**WHAT YOU ARE ASKED TO DO**
In the listing below, find the line holding "make_base_pan()" and the line holding "points = [vertex.co". Write out those two lines and all lines between, exactly, and nothing more.

**DATASET CONTENT**
****

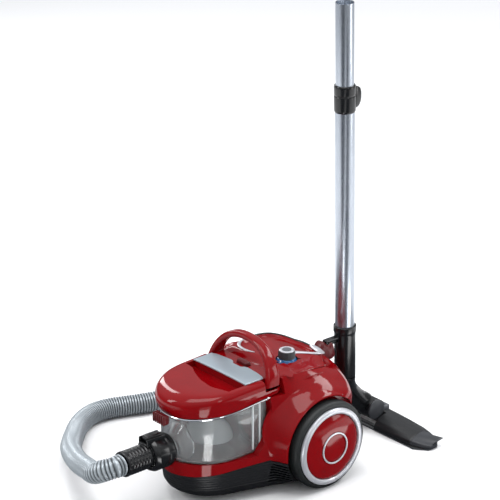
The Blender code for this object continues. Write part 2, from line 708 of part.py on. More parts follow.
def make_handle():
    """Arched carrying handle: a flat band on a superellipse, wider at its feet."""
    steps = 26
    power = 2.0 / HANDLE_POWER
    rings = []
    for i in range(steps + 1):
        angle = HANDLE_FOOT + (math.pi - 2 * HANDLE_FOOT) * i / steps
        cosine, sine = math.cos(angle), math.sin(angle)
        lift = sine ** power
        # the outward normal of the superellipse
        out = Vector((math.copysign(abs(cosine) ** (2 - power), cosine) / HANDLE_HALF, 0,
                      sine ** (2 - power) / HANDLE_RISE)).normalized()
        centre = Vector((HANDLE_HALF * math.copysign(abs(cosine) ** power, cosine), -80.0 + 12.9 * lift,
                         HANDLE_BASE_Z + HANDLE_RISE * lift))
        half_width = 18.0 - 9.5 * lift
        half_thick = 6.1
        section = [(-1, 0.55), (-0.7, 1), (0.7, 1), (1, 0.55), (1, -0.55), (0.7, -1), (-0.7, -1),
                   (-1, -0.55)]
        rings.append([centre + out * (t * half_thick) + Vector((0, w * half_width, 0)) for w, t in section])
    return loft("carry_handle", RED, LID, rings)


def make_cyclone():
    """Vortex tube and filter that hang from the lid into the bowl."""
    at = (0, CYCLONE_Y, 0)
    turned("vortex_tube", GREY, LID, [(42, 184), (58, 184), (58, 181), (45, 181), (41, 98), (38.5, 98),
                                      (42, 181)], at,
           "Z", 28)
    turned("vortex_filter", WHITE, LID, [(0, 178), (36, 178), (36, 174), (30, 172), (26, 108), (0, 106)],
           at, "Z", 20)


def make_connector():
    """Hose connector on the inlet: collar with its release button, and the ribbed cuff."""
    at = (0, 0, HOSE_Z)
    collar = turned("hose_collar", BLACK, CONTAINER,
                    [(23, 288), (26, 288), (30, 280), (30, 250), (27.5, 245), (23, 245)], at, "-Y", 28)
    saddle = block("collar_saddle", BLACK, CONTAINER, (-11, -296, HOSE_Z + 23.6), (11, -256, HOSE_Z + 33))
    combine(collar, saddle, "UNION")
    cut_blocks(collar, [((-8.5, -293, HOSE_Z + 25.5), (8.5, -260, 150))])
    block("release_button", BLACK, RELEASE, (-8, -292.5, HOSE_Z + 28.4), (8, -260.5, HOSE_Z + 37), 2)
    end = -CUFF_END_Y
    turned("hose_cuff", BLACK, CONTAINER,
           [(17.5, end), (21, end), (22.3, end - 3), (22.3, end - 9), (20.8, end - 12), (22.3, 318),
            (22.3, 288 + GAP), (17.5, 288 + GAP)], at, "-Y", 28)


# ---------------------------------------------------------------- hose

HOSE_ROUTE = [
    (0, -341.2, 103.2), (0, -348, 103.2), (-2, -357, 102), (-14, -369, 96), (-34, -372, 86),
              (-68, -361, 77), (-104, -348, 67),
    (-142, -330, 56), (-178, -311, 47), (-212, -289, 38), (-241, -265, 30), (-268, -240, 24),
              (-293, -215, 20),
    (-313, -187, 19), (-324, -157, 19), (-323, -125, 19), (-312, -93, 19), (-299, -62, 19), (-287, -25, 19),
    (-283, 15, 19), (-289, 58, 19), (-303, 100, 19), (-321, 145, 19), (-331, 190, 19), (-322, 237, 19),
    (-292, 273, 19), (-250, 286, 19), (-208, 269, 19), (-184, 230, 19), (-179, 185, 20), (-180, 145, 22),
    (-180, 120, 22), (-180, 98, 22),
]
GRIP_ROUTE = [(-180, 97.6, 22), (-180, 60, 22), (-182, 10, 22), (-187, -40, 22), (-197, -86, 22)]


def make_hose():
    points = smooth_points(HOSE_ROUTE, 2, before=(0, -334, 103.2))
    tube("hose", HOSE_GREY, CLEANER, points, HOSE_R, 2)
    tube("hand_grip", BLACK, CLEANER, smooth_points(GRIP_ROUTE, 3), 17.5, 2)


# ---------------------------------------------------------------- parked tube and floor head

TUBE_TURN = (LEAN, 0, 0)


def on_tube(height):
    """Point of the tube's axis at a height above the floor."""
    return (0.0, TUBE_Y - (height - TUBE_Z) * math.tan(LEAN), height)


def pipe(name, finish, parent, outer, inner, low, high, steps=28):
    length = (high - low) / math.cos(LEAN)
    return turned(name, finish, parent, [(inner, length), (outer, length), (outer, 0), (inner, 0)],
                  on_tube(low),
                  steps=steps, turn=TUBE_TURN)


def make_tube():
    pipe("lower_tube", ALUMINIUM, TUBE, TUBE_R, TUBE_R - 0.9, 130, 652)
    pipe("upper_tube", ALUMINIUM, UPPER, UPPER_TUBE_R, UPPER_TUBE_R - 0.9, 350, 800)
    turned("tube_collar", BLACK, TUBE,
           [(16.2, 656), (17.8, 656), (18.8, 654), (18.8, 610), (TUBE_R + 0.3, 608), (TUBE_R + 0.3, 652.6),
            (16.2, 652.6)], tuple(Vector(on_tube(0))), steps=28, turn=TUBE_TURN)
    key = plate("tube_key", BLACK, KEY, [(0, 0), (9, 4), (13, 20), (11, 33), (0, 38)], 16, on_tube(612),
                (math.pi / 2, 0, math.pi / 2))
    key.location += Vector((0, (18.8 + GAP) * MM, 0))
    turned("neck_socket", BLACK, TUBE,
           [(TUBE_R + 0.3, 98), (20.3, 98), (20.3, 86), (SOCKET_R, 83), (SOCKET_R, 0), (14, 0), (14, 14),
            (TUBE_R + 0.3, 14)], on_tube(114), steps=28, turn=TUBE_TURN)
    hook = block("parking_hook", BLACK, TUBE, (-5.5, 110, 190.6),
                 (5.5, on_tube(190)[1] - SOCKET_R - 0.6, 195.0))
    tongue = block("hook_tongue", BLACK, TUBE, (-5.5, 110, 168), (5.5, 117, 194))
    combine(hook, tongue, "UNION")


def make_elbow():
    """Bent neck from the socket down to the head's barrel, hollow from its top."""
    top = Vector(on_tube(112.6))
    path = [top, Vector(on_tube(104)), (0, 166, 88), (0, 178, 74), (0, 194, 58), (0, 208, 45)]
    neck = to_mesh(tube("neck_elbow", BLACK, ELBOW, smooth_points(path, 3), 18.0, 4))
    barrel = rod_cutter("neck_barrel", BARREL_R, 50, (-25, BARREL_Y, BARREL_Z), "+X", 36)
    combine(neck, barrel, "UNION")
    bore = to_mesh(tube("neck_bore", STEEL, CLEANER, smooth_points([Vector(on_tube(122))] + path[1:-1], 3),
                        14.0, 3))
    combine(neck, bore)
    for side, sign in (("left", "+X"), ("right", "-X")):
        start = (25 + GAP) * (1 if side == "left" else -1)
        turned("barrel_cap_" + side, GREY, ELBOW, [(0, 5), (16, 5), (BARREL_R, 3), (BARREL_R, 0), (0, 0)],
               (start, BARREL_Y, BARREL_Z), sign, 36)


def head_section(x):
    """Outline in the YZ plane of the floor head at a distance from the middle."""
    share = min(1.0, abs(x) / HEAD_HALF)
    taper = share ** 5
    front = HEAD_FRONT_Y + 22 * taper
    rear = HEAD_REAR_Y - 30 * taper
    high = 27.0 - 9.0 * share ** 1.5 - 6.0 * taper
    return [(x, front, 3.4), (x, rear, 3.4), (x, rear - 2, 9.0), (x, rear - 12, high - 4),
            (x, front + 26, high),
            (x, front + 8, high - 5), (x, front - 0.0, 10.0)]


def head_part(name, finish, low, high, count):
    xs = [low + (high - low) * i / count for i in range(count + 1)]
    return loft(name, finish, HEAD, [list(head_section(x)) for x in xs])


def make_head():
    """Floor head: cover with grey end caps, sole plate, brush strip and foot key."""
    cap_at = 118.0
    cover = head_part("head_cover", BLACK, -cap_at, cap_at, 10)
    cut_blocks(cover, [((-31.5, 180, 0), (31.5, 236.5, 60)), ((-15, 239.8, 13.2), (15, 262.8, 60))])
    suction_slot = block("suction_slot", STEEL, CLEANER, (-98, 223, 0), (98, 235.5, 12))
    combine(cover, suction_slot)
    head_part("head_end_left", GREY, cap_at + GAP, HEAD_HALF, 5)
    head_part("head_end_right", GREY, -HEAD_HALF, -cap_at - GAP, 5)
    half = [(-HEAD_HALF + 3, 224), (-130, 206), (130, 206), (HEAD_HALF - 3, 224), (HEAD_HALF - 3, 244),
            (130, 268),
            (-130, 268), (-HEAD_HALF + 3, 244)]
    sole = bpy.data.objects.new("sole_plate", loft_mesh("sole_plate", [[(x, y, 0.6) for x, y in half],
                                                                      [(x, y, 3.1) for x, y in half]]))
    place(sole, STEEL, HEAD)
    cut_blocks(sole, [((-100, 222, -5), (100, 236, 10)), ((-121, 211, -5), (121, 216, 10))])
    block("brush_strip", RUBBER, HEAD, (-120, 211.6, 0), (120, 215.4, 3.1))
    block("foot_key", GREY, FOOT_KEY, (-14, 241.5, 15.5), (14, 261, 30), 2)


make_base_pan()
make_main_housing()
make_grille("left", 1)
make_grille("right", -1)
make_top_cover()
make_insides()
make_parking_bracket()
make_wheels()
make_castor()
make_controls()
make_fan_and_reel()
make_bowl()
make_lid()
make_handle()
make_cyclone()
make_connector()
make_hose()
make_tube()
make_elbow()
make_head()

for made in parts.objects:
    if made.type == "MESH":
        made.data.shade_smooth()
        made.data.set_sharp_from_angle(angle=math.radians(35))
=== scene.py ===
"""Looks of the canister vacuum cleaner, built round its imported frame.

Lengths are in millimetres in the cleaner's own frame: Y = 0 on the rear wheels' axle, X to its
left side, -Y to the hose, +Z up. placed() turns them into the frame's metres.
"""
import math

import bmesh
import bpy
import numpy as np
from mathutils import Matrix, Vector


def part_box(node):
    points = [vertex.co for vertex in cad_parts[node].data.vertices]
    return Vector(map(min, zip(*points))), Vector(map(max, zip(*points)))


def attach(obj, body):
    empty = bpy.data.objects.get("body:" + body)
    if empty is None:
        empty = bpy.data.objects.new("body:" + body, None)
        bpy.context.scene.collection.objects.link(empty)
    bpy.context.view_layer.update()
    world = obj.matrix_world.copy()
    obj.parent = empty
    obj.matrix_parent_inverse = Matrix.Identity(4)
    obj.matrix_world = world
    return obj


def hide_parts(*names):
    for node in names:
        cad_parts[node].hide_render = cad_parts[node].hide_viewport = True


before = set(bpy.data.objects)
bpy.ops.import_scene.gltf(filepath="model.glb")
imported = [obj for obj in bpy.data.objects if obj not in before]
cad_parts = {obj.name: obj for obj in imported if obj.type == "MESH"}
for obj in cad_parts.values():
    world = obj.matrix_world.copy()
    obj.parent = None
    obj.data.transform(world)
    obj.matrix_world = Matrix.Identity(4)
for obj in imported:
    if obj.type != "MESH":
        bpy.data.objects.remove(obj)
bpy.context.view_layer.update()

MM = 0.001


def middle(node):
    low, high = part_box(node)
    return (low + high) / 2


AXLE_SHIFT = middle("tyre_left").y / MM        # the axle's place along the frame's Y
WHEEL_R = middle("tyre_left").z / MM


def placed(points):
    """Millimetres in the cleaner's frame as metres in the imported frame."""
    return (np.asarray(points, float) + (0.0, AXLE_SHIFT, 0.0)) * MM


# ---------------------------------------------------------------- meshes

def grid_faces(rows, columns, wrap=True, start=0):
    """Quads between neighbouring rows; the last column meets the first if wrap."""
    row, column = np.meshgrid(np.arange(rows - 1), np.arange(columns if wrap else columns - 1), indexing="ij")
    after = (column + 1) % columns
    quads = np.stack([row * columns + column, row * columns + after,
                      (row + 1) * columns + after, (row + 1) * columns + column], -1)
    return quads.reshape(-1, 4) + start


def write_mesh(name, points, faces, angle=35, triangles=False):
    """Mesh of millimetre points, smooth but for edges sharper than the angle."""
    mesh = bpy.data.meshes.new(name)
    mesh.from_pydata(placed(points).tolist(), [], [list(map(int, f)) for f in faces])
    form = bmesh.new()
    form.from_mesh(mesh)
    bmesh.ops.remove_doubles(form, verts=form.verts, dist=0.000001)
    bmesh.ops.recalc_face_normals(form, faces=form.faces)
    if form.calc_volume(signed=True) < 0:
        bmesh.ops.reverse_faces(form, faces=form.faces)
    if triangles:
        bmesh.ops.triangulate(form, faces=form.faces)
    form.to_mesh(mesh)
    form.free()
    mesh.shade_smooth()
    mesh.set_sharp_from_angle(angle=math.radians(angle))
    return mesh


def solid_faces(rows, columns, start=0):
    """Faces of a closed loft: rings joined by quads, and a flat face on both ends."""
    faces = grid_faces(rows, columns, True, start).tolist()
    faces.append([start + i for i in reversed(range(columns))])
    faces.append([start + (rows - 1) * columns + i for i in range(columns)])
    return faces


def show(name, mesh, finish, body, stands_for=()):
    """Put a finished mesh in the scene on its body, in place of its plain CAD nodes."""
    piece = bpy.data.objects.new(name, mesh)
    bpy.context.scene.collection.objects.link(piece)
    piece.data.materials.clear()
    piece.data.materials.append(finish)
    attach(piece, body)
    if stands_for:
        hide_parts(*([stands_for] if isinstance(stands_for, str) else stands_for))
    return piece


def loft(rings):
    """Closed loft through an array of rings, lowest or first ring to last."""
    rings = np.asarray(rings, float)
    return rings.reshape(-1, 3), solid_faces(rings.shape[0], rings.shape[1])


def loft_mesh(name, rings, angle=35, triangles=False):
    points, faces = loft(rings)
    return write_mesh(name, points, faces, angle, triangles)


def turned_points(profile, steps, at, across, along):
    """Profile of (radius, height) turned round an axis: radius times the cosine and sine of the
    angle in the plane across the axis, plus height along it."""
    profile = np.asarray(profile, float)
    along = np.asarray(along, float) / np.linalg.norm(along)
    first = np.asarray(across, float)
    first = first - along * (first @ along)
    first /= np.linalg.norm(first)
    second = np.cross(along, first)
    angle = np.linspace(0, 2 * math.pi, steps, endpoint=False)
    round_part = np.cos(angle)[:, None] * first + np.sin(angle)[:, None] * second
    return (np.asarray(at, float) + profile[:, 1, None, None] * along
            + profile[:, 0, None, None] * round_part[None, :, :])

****

**EXERCISE OUTPUT**
make_base_pan()
make_main_housing()
make_grille("left", 1)
make_grille("right", -1)
make_top_cover()
make_insides()
make_parking_bracket()
make_wheels()
make_castor()
make_controls()
make_fan_and_reel()
make_bowl()
make_lid()
make_handle()
make_cyclone()
make_connector()
make_hose()
make_tube()
make_elbow()
make_head()

for made in parts.objects:
    if made.type == "MESH":
        made.data.shade_smooth()
        made.data.set_sharp_from_angle(angle=math.radians(35))
=== scene.py ===
"""Looks of the canister vacuum cleaner, built round its imported frame.

Lengths are in millimetres in the cleaner's own frame: Y = 0 on the rear wheels' axle, X to its
left side, -Y to the hose, +Z up. placed() turns them into the frame's metres.
"""
import math

import bmesh
import bpy
import numpy as np
from mathutils import Matrix, Vector


def part_box(node):
    points = [vertex.co for vertex in cad_parts[node].data.vertices]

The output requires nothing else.